Flash-back. Après le remarqué American Prophet (1996) mais bien avant Moi contre les États-Unis d’Amérique (Man Booker Prize 2016), Paul Beatty publiait Tuff (2000), enfin traduit en français. Comme à son habitude, l’écrivain afro-américain y tord joyeusement la langue et le cou à tous les stéréotypes dans lesquels on voudrait enfermer le mâle noir. Aussi complexe et insaisissable que la mosaïque démographique du Spanish Harlem où il a établi son QG, Winston Foshay -« Tuffy » pour les intimes- échappe à toutes les étiquettes. Un peu gangsta (mais rangé du trafic de drogue après avoir miraculeusement échappé à un règlement de compte), un peu poète, un peu arnaqueur, un peu provocateur, un peu cinéphile (il admire… Ozu), un peu père aussi, ce colosse ressemble au samouraï du Ghost Dog de Jarmusch mais un samouraï qui aurait choisi la compagnie et les plaisirs charnels plutôt que la solitude et l’ascétisme.
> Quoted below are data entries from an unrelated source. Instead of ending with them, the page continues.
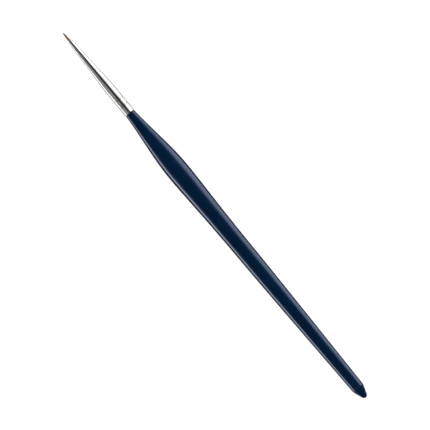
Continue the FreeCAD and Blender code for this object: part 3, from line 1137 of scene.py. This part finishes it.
@dataclass
class Ferrule:
    """The seamless nickel tube, crimped on the handle, and what glues it.

    Attributes:
        rim: The end on the handle.
        crimps: The middles of the two crimps.
        crimp_reach: How far a crimp's groove reaches each way.
        crimp_power: How sharply a groove's sides turn in.
        lip_reach: How far the lip past a groove goes, as a share of that.
        crimp_lip: How high the lip stands.
        cone_slope: How much the cone widens for each unit back from the mouth.
        bore_round: The broken edges at both ends of the bore.
        segments: How many steps go round.
    """

    rim: float = 136.5
    barrel_radius: float = 2.05
    barrel_steps: int = 132
    wall: float = 0.36
    crimps: Pair = (140.2, 143.1)
    crimp_reach: float = 0.65
    crimp_depth: float = 0.08
    crimp_power: float = 1.5
    crimp_lip: float = 0.012
    lip_reach: float = 0.6
    barrel_end: float = 146.2
    blend_middle: float = 148.4
    blend_steps: int = 24
    cone_start: float = 150.6
    cone_slope: float = 1.2 / 22.6
    cone_steps: int = 24
    mouth: float = 171.0
    mouth_radius: float = 0.85
    rim_round: float = 0.10
    mouth_round: float = 0.11
    edge_steps: int = 5
    bore_round: float = 0.05
    bore_edge_steps: int = 4
    segments: int = 112

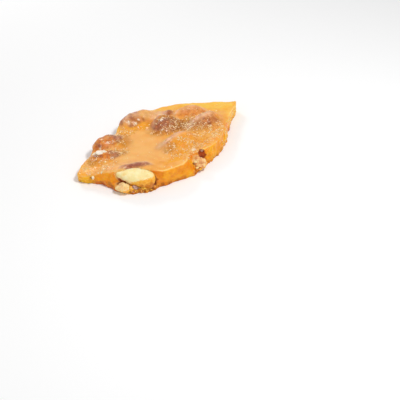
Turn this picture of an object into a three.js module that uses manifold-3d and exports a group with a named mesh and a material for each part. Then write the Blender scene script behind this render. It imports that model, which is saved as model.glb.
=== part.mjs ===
// A broken piece of nut brittle: a poured slab of amber candy with whole nuts set in it, and bare
// kernels where the break ran past them. Millimetres, +Z up. The origin is under the middle of the
// piece, on the flat face that it was poured on. -Y is the thick broken edge with the two bare
// kernels, -X the thin tip and +X, +Y the square corner.
import * as THREE from "three";
import { mergeVertices } from "three/addons/utils/BufferGeometryUtils.js";
import Module from "manifold-3d";

const wasm = await Module();
wasm.setup();

// ---- Driving dimensions -----------------------------------------------------------------------

const THICK = { middle: 6.9, front: 8.0, tip: 4.0, back: 5.4 }; // the candy alone, between nuts
const FRONT_RISE = { from: -13.3, to: -27.3 }; // Y where the slab thickens to the front
const TIP_FALL = { from: -15.7, to: -34.7 }; // X where it thins to the left tip
const BACK_FALL = { from: 0.7, to: 30.7 }; // Y where it thins to the back edge
const POOL = { x: -10.7, y: -7.3, radius: 13, depth: 0.6 }; // the smooth hollow between the nuts
const WAVES = { height: 0.14, lengthX: 11, lengthY: 8 }; // the slow unevenness of the poured face

const MOUND_SKIRT = 3.0; // how far past a nut the candy climbs towards it
const SOCKET_GAP = 0.3; // between a nut and the candy
const OUTLINE_STEP = 2.3; // spacing of points along the break
const SHOULDER = { inset: 1.0, drop: 0.45 }; // the melted rim round the top
const CRAG = 0.28; // the relief of the broken walls
const WALL_ROWS = [0, 0.1, 0.4, 0.72, 1]; // shares of the height at the rim
const LEAN_CURVE = 1.4; // above 1, a leaning wall stands upright at its foot
const FOOT_INSET = 0.35; // the foot's worn corner
const TOP_RINGS = 13; // rings of points from the rim in to RING_CENTRE
const RING_CENTRE = { x: 1.3, y: 0.7 };

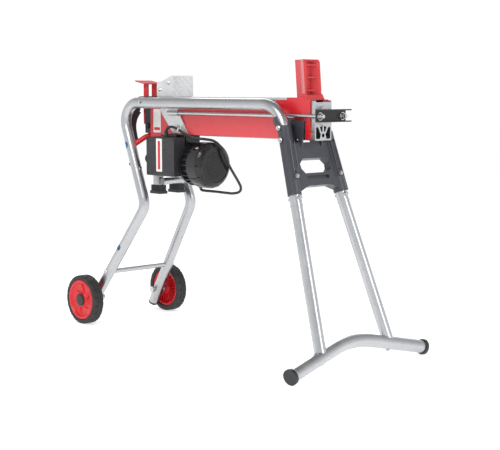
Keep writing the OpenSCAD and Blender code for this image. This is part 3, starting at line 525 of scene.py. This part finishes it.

Avec sa bande, ce fils d’un ex-Black Panther tient le pavé, débat sur le perron et rend la justice à sa manière. Capable de tuer un pitbull à mains nues mais attendri par un poisson rouge, il cultive les contradictions et le langage cru. Humour, irrévérence et tchatche épicée d’argot dynamitent un récit foisonnant qui avance pourtant sans véritable enjeu, sinon de dresser une cartographie impressionniste de cet aquarium urbain. Lancé dans une tentative de rédemption improbable (avec l’aide d’un rabbin juif noir qui a égaré le décodeur du ghetto), Winston envisage sérieusement de se présenter aux élections municipales. Pour faire entendre enfin la voix des déclassés de son espèce. Une chronique chaotique, satirique et poétique de l’Amérique en feu.

De Paul Beatty, éditions Cambourakis, traduit de l’anglais (États-Unis) par Nathalie Bru, 354 pages.